HSTS headers protect against Man-In-The-Middle attacks. If a website uses an HSTS header, the header enforces that all content from the domain is downloaded over HTTPS and also refuses to connect in case of certificate errors and warnings. A typical HSTS response header looks like:
Strict-Transport-Security: max-age=31536000; includeSubDomains
For example: If the website http://foobar.com includes an HSTS header in the response, then next time on connecting to foobar.com, the browser will force a connection to https://foobar.com.
The Web’s security model is strongly dependent on the same origin policy. Basically, the content from https://foobar.com should only have access to data from https://foobar.com and should not have access to https://evil.com.
In a cross-site scripting (XSS) attack, the browser is tricked into delivering malicious content by bypassing the same origin policy. The root cause in case of XSS is the browser’s inability to distinguish between the scripts that are part of the application and scripts which have been injected by a third party.
CSP provides a mechanism to instruct browsers on what to trust. By using CSP, a whitelist policy is enforced on the content being delivered, i.e, content can only be delivered by certain specified domains.
For example: by specifying following in the HTTP response header:
Content-Security-Policy: script-src ‘self’ https://apis.google.com
the browser is instructed to load scripts only from the current domain and apis.google.com.
CSP also provides the ability to automatically turn on sandbox mode for all iframes on a website. CSP protects against XSS, data injection attacks, protection against data theft, distribution of malware etc.
X-Frame-Options is a simple solution for preventing Clickjacking attacks. Inclusion of this header in an HTTP response enforces the browser to evaluate a request of framing a page. ‘SAMEORIGIN‘ value will allow the page to be displayed in a frame on the same origin as the page, while ‘ALLOW FROM https://foobar.com‘ allows framing of the page only on https://foobar.com.
For example: Specifying the following:
prevents the page to be displayed in a frame.
Most browsers employ a technique called MIME sniffing which consists of guessing the content type returned by a server. Instead of trusting the HTTP response header called content-type value, under certain circumstances browsers can be tricked into making an incorrect guess about the content type, allowing attackers to execute malicious code on a victim’s browser.
For example: Specifying the following:
prevents the browser from guessing about the MIME type and hence prevents the browser from protecting against MIME content-sniffing attacks.
This header provides the ability to turn on the browser’s inbuilt XSS protection.

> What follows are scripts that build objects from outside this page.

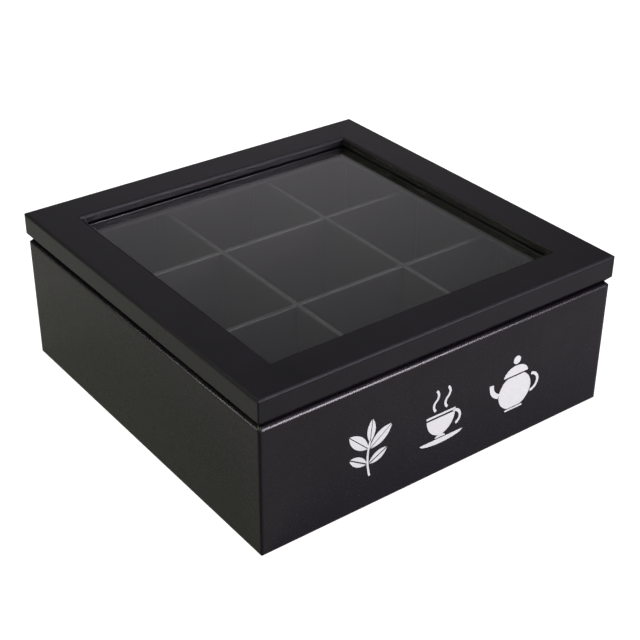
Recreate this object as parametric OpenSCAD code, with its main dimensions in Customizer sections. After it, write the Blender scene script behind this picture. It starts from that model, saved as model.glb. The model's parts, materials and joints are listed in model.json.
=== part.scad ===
// Tea bag organizer box: a square case with nine compartments under a hinged lid that frames a pane of glass.
// Sizes are in millimetres. The origin is the centre of the underside, the front faces -Y and +Z is up.
// The lid and the case are bevelled where they meet, so a V-groove runs round the joint.
// At the back the hinge axis lies at the bottom of that groove: the two bevels close on each other and stop the lid.

/* [Overall size] */
// Width of the lid from side to side
lid_w = 240; // [210:1:300]
// Depth of the lid from front to back
lid_d = 240; // [210:1:300]
// Height from the underside to the top of the lid
total_h = 95; // [85:1:130]

/* [Lid] */
// Height of the lid's rails
lid_h = 16.5; // [14:0.5:20]
// Width of the lid's rails, seen from above
rail_w = 24; // [22:1:32]
// How far the lid stands out past the case on every side
lid_overhang = 1; // [0.5:0.25:1.5]
// Radius of the eased edge round the top of the lid
lid_edge_r = 1.2; // [0.6:0.2:1.8]
// Thickness of the glass
glass_t = 2; // [2:0.5:3]
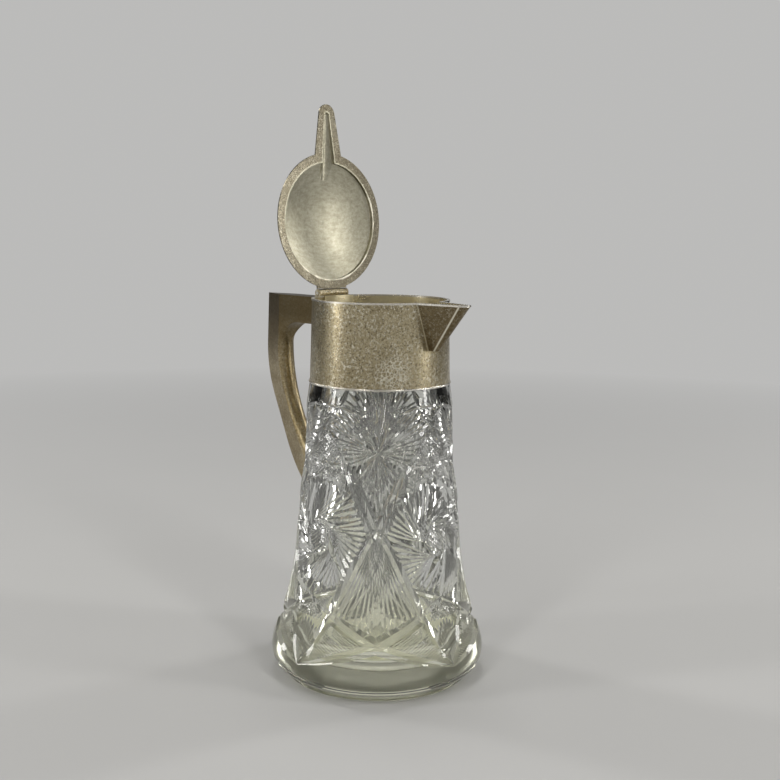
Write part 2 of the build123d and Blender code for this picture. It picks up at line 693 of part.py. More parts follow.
def lid_flange():
    """Flat border of the lid and its tongue."""
    plan = Circle(LID_R) + tongue_outline()
    plate = lift(LID_Z) * extrude(plan, FLANGE_T) - dome_form()
    return plate - along_y(KNUCKLE_R + SWING_FIT, HINGE_W + 2 * BEYOND, HINGE_X, HINGE_Z)


def lid_leaf():
    """Leaf of the hinge, soldered on the lid behind the dome."""
    bottom = LID_Z + FLANGE_T
    inner = DOME_R + LEAF_FIT
    near, far = -inner / 2, HINGE_X - PIN_FIT
    plate = Pos((far + near) / 2, 0, bottom + SHEET / 2) * Box(near - far, HINGE_W, SHEET)
    plate = plate - lift(bottom) * Cylinder(inner, 4 * SHEET)
    return clear_of_knuckles(plate, close_to_moving=True)


# ---------------------------------------------------------------- the whole jug
def opened(shape):
    """Swings a piece of the lid from closed to its open stop."""
    return shape.rotate(Axis((HINGE_X, 0, HINGE_Z), (0, 1, 0)), -LID_OPEN)


def main():
    os.makedirs("parts", exist_ok=True)
    save("glass_body", glass_body())
    save("cement_bed", cement_bed())
    save("collar", collar())
    save("collar_bead", collar_bead())
    save("spout", spout())
    save("rim_wire", rim_wire())
    sides, inner_strip, top_plate = handle_pieces()
    save("handle_sides", sides)
    save("handle_inner_strip", inner_strip)
    save("handle_top_plate", top_plate)
    save("hinge_plate", hinge_plate())
    save("hinge_knuckles_collar", Compound(children=knuckles(moving=False)))
    save("hinge_pin", hinge_pin())
    save("hinge_knuckles_lid", opened(Compound(children=knuckles(moving=True))))
    save("hinge_leaf_lid", opened(lid_leaf()))
    save("lid_flange", opened(lid_flange()))
    save("lid_dome", opened(lid_dome()))


main()
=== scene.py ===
import math

import bmesh
import bpy
import numpy as np
from mathutils import Matrix, Vector


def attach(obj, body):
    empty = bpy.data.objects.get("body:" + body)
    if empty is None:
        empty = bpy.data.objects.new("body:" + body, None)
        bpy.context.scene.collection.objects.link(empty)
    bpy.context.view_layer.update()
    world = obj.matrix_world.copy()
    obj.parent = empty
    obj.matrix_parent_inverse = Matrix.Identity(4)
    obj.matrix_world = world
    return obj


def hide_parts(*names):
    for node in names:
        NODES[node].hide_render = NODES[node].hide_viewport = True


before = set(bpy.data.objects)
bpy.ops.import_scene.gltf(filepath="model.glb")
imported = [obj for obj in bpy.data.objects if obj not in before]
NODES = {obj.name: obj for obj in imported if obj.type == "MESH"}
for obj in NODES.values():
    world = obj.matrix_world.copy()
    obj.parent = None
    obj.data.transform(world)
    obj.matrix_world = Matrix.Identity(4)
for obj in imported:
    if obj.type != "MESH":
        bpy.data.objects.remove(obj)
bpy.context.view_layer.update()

MM = 0.001

# ---------------------------------------------------------------- sizes of the glass, mm
FOOT_R = 62.3
FOOT_EDGE = 0.8              # bevel round the foot
FOOT_RING_H = 3.4
FOOT_RING_W = 7.3
FOOT_RING_LEAN = 0.6         # the ring's inner side comes in by this at the recess
BASE_RECESS = 1.2            # hollow inside the foot ring
BULGE_R = 71.4
BULGE_Z = 16.5
WAIST_R = 63.9               # where the bulge meets the tapering side
WAIST_Z = 42.0
SHOULDER_R = 48.4
SHOULDER_Z = 181.0
SHOULDER_IN = 1.0            # the shoulder has come in by this at the next height
SHOULDER_BEND_Z = 187.0
LEDGE_R = 46.2               # edge of the ledge that the collar stands on
COLLAR_Z = 195.3             # lower edge of the collar
NECK_R = 43.09
NECK_EDGE = 1.5
NECK_TOP_Z = 216.0
NECK_WALL = 5.4
NECK_FROM = 3.0              # the straight inside of the neck starts this far under the collar
GLASS_WALL = 7.6
FLOOR_Z = 14.0
FLOOR_CORNER = 16.0          # radius between floor and wall inside
FLOOR_OUT = 1.0              # radius inside above the floor: waist less wall, and this
SIDE_SHAPE = [               # share of the height, share of the way out to the waist
    (0.0, 1.0), (0.13, 0.72), (0.29, 0.48), (0.45, 0.35), (0.61, 0.225),
    (0.755, 0.07), (0.87, 0.006), (1.0, 0.0)]
SIDE_KNOTS = [(SHOULDER_R + left * (WAIST_R - SHOULDER_R),
               WAIST_Z + share * (SHOULDER_Z - WAIST_Z)) for share, left in SIDE_SHAPE]
BASE_KNOTS = [(FOOT_R + 0.9, FOOT_RING_H), (BULGE_R - 2.0, 0.52 * BULGE_Z), (BULGE_R, BULGE_Z),
              (BULGE_R - 1.9, (BULGE_Z + WAIST_Z) / 2 - 2.3), (WAIST_R, WAIST_Z)]
SHOULDER_KNOTS = [(SHOULDER_R, SHOULDER_Z), (SHOULDER_R - SHOULDER_IN, SHOULDER_BEND_Z),
                  (LEDGE_R, COLLAR_Z)]
SIDE_POINTS = 34             # points on each stretch of the two profiles
BASE_POINTS = 16
SHOULDER_POINTS = 8
CORNER_POINTS = 12
WALL_POINTS = 24
SLOPE_STEP = 1.0             # the slope of the outside is measured over this
ON_AXIS = 1e-6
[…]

A typical response header will look like:
X-XSS-Protection: 1; mode=block
This will enable XSS protections and instructs the browser to block the response in the event a XSS reflection attack is detected.

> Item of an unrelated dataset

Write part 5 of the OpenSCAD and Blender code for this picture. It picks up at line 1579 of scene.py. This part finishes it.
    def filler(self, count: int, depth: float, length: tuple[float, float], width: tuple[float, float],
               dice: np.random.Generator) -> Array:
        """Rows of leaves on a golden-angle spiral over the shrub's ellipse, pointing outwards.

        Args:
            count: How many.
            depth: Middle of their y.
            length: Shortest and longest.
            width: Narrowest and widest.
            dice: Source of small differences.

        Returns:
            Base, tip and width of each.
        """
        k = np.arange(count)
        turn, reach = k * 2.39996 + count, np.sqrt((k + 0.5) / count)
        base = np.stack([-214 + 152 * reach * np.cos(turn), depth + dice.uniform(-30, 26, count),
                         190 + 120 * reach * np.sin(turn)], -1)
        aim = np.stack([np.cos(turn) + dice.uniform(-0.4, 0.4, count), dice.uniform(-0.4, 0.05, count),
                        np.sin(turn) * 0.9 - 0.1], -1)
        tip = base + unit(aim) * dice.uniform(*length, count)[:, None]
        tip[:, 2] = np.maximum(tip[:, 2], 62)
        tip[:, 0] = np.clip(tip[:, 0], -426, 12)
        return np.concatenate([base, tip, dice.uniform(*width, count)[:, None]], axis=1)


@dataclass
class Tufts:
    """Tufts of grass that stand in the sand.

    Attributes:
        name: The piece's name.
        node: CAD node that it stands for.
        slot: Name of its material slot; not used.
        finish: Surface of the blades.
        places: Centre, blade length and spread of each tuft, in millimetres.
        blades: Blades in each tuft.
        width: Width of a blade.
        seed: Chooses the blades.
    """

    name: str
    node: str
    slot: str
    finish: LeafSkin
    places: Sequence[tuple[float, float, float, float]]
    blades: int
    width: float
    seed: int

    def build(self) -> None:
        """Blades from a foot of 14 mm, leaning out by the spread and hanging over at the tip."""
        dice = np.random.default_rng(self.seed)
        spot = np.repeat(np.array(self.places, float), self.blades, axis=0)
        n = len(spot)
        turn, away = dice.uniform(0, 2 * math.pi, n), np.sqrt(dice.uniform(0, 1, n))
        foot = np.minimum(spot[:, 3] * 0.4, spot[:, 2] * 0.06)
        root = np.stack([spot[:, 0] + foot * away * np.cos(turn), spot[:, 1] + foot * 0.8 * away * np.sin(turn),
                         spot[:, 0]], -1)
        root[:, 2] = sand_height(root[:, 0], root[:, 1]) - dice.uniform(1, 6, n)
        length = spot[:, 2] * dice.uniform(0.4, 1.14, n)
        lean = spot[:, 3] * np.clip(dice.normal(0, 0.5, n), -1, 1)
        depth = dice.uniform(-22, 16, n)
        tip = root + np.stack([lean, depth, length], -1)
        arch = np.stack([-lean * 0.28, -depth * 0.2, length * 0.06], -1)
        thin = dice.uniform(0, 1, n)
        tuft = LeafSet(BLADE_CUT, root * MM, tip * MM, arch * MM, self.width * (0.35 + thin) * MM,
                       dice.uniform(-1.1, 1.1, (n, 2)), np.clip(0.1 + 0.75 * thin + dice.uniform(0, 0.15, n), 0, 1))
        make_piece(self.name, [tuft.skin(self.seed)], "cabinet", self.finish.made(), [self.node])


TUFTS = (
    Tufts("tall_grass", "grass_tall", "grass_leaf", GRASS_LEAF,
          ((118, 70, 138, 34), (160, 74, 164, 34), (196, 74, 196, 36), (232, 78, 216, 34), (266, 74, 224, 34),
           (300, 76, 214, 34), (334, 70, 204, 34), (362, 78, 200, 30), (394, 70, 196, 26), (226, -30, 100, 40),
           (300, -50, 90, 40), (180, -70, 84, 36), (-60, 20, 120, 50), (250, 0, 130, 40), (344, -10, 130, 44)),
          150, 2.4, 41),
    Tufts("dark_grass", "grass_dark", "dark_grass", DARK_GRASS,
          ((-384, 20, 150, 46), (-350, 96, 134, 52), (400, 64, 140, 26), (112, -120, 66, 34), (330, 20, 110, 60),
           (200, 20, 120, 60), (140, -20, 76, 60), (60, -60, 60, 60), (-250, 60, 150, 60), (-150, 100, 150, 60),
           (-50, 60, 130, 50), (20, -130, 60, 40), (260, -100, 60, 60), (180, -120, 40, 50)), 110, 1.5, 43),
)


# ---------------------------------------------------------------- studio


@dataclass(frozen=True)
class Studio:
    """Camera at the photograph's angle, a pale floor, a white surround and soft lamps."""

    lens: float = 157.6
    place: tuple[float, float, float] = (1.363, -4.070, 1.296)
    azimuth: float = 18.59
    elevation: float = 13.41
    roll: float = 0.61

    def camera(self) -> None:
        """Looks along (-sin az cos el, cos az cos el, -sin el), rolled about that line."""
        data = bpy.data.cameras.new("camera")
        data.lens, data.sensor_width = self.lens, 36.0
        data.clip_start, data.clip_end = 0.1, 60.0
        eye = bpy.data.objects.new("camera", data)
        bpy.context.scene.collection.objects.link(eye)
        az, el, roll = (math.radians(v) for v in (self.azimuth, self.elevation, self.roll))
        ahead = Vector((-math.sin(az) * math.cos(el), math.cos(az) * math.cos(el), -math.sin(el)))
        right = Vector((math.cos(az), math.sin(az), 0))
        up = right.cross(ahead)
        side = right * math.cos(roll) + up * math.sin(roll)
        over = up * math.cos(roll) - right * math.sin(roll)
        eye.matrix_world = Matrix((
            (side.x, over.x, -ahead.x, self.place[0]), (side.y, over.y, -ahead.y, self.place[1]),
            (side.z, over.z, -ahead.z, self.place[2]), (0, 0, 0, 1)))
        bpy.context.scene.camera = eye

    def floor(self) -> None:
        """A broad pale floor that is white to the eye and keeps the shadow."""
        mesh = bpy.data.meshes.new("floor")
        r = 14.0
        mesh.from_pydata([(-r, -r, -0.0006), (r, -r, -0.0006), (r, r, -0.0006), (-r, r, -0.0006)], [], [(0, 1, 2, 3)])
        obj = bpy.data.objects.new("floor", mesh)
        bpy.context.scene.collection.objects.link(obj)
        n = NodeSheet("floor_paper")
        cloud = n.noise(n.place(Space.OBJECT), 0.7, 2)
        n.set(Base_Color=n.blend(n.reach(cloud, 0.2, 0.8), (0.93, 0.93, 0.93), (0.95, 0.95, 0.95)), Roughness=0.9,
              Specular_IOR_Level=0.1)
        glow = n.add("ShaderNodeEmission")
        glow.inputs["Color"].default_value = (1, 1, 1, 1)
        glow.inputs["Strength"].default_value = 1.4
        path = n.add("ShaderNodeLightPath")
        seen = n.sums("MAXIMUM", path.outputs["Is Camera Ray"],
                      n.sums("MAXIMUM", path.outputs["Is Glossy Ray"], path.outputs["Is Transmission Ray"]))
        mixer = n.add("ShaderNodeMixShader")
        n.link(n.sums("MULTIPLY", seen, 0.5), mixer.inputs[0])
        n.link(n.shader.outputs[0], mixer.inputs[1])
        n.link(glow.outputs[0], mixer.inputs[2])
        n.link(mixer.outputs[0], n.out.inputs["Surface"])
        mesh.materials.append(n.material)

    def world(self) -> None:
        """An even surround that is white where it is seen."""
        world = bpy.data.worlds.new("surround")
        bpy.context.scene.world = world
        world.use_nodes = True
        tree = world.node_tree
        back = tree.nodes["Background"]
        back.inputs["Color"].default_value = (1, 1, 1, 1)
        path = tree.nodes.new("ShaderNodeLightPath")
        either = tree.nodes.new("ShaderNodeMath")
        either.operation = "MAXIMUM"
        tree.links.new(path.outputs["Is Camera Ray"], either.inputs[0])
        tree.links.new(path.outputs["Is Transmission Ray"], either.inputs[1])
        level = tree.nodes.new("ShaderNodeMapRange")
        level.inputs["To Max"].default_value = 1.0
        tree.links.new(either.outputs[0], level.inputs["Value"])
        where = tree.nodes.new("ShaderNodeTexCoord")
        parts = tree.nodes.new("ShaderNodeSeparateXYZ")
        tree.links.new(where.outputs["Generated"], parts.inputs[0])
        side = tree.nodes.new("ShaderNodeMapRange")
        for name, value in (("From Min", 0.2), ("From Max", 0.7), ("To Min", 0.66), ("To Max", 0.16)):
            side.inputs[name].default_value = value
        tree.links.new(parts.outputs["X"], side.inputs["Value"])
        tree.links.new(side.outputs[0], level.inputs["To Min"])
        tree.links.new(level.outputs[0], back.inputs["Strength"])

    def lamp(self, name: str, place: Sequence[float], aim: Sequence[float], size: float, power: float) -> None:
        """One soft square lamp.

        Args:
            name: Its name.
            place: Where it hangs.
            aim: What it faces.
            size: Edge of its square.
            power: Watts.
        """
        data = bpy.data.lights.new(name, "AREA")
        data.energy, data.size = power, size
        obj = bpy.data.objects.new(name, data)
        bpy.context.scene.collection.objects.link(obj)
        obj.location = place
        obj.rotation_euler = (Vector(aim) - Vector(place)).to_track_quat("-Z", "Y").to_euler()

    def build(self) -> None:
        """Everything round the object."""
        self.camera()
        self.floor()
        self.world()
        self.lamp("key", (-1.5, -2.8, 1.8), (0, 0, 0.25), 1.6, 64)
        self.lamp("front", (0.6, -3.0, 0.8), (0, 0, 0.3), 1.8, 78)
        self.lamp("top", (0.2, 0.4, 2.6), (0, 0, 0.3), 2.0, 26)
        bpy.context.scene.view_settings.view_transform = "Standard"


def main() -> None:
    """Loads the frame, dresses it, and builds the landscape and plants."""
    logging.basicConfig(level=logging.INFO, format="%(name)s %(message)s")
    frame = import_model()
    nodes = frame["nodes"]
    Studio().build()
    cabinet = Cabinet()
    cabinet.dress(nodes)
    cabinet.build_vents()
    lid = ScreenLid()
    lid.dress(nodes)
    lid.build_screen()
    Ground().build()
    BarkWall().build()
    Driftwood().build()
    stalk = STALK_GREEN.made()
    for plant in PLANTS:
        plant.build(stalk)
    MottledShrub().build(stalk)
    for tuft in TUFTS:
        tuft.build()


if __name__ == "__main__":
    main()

At Netskope we are continuously monitoring SaaS applications and in our research we have identified around 941 SaaS apps using at least one of the security headers. Here are a few other statistics on the usage of security headers:
|Apps with 5 security headers||7 (<1% of apps)|
|Apps with 4 security headers||73 (<1% of apps)|
|Apps with 3 security headers||170 (1.7% of apps)|
|Apps with 2 security headers||159 (1.6% of apps)|
|Apps with 1 security headers||532 (5.3% of apps)|
Table 1. Distribution of Apps using unique number of Security Headers
|HTTP Strict Transport Security||332 (3.3% of apps)|
|Content Security Policy (CSP)||18 (<1% of apps)|
|X-Frame-Options||715 (7.1% of apps)|
|X-Content-Type-Options||341 (3.4% of apps)|
|XSS-Protection||281 (2.8% of apps)|
Table 2. Distribution of Apps using each of the Security Headers
Image 1. Apps which implemented all the 5 Security Headers
We can observe from Table 1. that only 7 SaaS apps (as shown in Image 1) use all 5 security headers. The distributions also show the low rate of adoption of security headers. The X-Frame-Option is considered to be the most easy to implement header as it does not involve changing websites behavior, and thus X-Frame-Options find the highest adoption rate. CSP is the most comprehensive of all the security headers and considered the hardest to implement, and thus lies at the bottom of the list in terms of usage among the 5 headers.

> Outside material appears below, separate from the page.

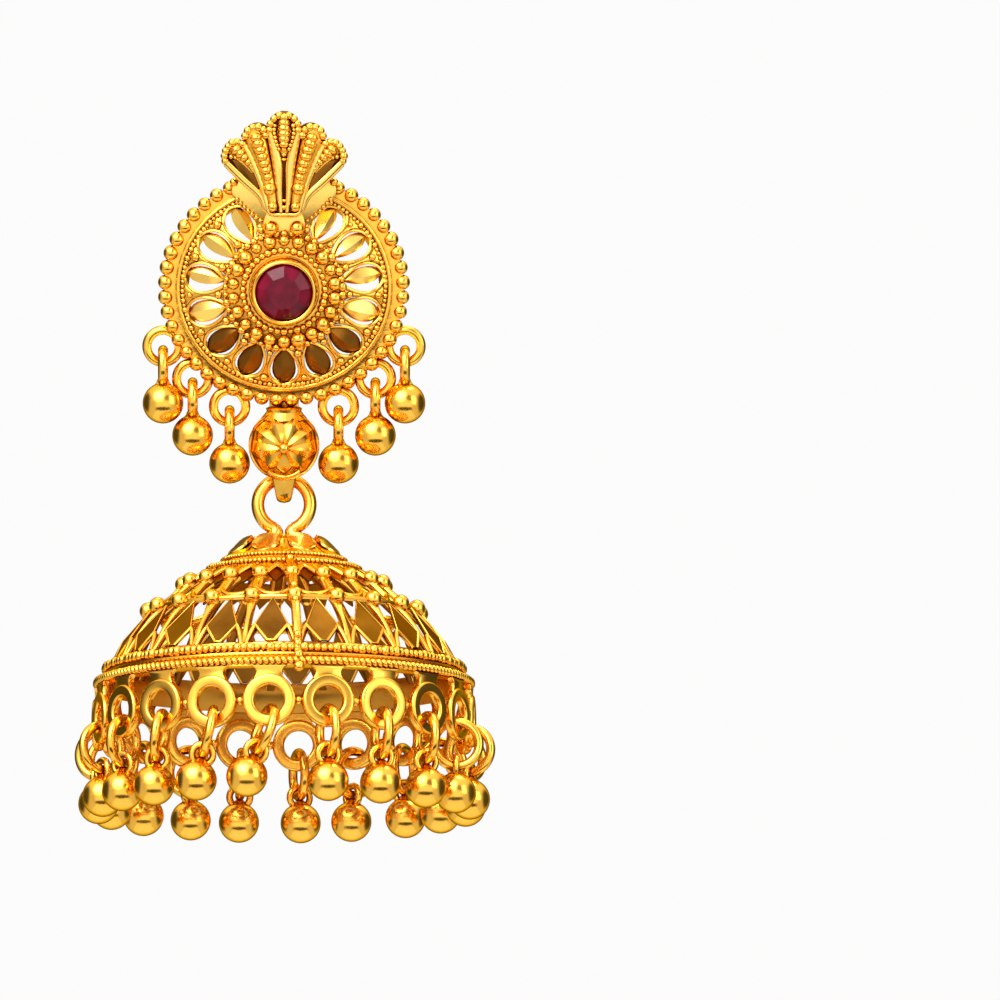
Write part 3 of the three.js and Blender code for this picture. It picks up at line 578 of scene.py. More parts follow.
GRANULES, ROUND, HANGING = granules_tree(), round_tree(), hanging_tree()


# From forms to pieces


def mesh_from(name, form, crease=radians(32)):
    points, faces = form
    mesh = bpy.data.meshes.new(name)
    mesh.from_pydata([tuple(p) for p in points], [], faces)
    work = bmesh.new()
    work.from_mesh(mesh)
    bmesh.ops.remove_doubles(work, verts=work.verts, dist=1e-4)
    bmesh.ops.recalc_face_normals(work, faces=work.faces)
    for face in work.faces:
        face.smooth = True
    for edge in work.edges:
        edge.smooth = len(edge.link_faces) == 2 and edge.calc_face_angle(0) < crease
    work.to_mesh(mesh)
    work.free()
    return mesh


def linked(name, data):
    thing = bpy.data.objects.new(name, data)
    bpy.context.scene.collection.objects.link(thing)
    return thing


def grown(name, mesh, tree, **values):
    """The plain mesh that a tree makes of a source mesh."""
    source = linked(name, mesh)
    repeat = source.modifiers.new("Repeat", "NODES")
    repeat.node_group = tree
    for item in tree.interface.items_tree:
        if item.in_out == "INPUT" and item.name in values:
            repeat[item.identifier] = values[item.name]
    graph = bpy.context.evaluated_depsgraph_get()
    made = bpy.data.meshes.new_from_object(source.evaluated_get(graph), depsgraph=graph)
    made.name = name
    bpy.data.objects.remove(source)
    return made


def lines(paths, closed=False):
    """A mesh of bare lines."""
    mesh = bpy.data.meshes.new("Lines")
    corners, edges, start = [], [], 0
    for path in paths:
        corners += [tuple(p) for p in path]
        edges += [(start + i, start + i + 1) for i in range(len(path) - 1)]
        if closed:
            edges.append((start + len(path) - 1, start))
        start += len(path)
    mesh.from_pydata(corners, edges, [])
    return mesh


def granules(name, paths, radius, spacing, material=GOLD, closed=False, **values):
    values = dict(Radius=radius, Spacing=spacing, Material=material, **values)
    return grown(name, lines(paths, closed), GRANULES, **values)


def piece(name, meshes, place, body, replaces=()):
    """One piece from meshes that each have their material, put in its place and on its body."""
    meshes = meshes if isinstance(meshes, list) else [meshes]
    materials = []
    work = bmesh.new()
    for mesh in meshes:
        own = next(material for material in mesh.materials if material)
        if own not in materials:
            materials.append(own)
        known = len(work.faces)
        work.from_mesh(mesh)
        work.faces.ensure_lookup_table()
        for face in work.faces[known:]:
            face.material_index = materials.index(own)
    made = bpy.data.meshes.new(name)
    work.to_mesh(made)
    work.free()
    for material in materials:
        made.materials.append(material)
    made.transform(place)
    thing = linked(name, made)
    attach(thing, body)
    if replaces:
        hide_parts(*replaces)
    return thing


def coated(name, form, material=GOLD, crease=radians(32)):
    mesh = mesh_from(name, form, crease)
    mesh.materials.append(material)
    return mesh


# Stud


def plate_ring(first, last, steps=160):
    """A band of the rosette's plate between two shares of its section."""
    shares = np.linspace(first, last, 12)
    rows = []
    for angle in np.arange(steps) * 2 * pi / steps:
        front = PLATE.point(np.full(12, angle), shares, 0.0)
        back = PLATE.point(np.full(12, angle), shares[::-1], -PLATE_WALL)
        rows.append(np.vstack([front, back]))
    return np.vstack(rows), grid_faces(steps, 24, wrap_rows=True)


def mirrored(points):
    return [(-x, z) for x, z in points[::-1]]


def rosette_spokes():
    width = smooth_curve(SPOKE_WIDTHS)
    forms = []
    for i in range(WINDOWS + 1):
        angle = (i - WINDOWS / 2) * WINDOW_PITCH
        rows = [(angle, v, float(width(v)), 0.27, -0.27) for v in np.linspace(0.2, 0.79, 22)]
        forms.append(PLATE.bar(rows, 14, 3.5))
    return joined(*forms)


def almond(angle, share, inner=0.27, outer=0.77, steps=28):
    """The outline of a window's petal as rows of angle and v. The share is of the windows' pitch."""
    t = np.arange(steps) * 2 * pi / steps
    middle, half = (inner + outer) / 2, (outer - inner) / 2
    width = np.abs(np.sin(t)) ** 1.15 * np.sign(np.sin(t)) * (1 + 0.12 * np.cos(t))
    along = middle + half * np.cos(t) * (1 - 0.03 * np.sin(t) ** 2)
    return np.column_stack([angle + WINDOW_PITCH * share * width, along])


def leaf(angle):
    """A petal in a window, folded along its middle. The upper ones are narrower, and lie higher."""
    upper = min(max((abs(angle) - 1.2) / 0.5, 0), 1)
    angle += math.copysign(0.035 * upper, angle)
    count, half = 24, 12
    rim = almond(angle, 0.34 - 0.09 * upper, 0.275, 0.762, count)
    rise = np.sin(np.arange(half + 1) * pi / half)
    ridge = np.column_stack([np.full(half + 1, angle) - 0.02 * rise, rim[:half + 1, 1]])
    lift = -0.12 - 0.12 * np.abs(np.sin(np.arange(count) * 2 * pi / count))
    rows = []
    for deeper, share in [(0.0, 1.0), (0.16, 0.6)]:
        rows.append(PLATE.point(rim[:, 0], rim[:, 1], lift - deeper))
        rows.append(PLATE.point(ridge[:, 0], ridge[:, 1], -0.12 - deeper + 0.2 * share * rise))
    faces, under = [], count + half + 1
    for i in range(half):
        a, b = count + i, count + i + 1
        left, right = (i, i + 1), (-(i + 1) % count, -i % count)
        faces += [(left[0], left[1], b, a), (right[0], right[1], a, b)]
        faces += [(under + left[1], under + left[0], under + a, under + b),
                  (under + right[1], under + right[0], under + b, under + a)]
    faces += [(i + under, (i + 1) % count + under, (i + 1) % count, i) for i in range(count)]
    return np.vstack(rows), faces


def crest_seat():
    half = [(1.5, 3.9), (2.1, 5.1), (3.3, 6.35), (3.85, 7.0), (3.95, 7.65), (3.6, 8.35)]
    outline = mirrored(half) + half
    half_foot = [(1.0, 3.75), (1.55, 4.3), (1.6, 5.2), (1.2, 6.1)]
    foot = mirrored(half_foot) + half_foot
    return joined(slab(rounded(outline, 0.25), -1.05, -3.1, 0.1), slab(rounded(foot, 0.3), -2.2, -3.55, 0.15))


def loop_middles():
    return [
        Vector((side * reach * sin(radians(a)), -LOOP_FORWARD, -reach * cos(radians(a))))
        for side in (-1, 1) for a, reach in LOOPS
    ]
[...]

Apart from the above discussed HTTP security headers, there are a few more security headers under various stages of implementation, HTTP public key pinning (HPKP) being one of them. Since these headers are fairly new, their adoption rate is negligent and thus not covered in this post.
The HTTP security headers use the inherent power of the latest browsers and protect against significant threats which are observed over the Internet today. We urge SaaS app vendors to adopt them into their app implementations.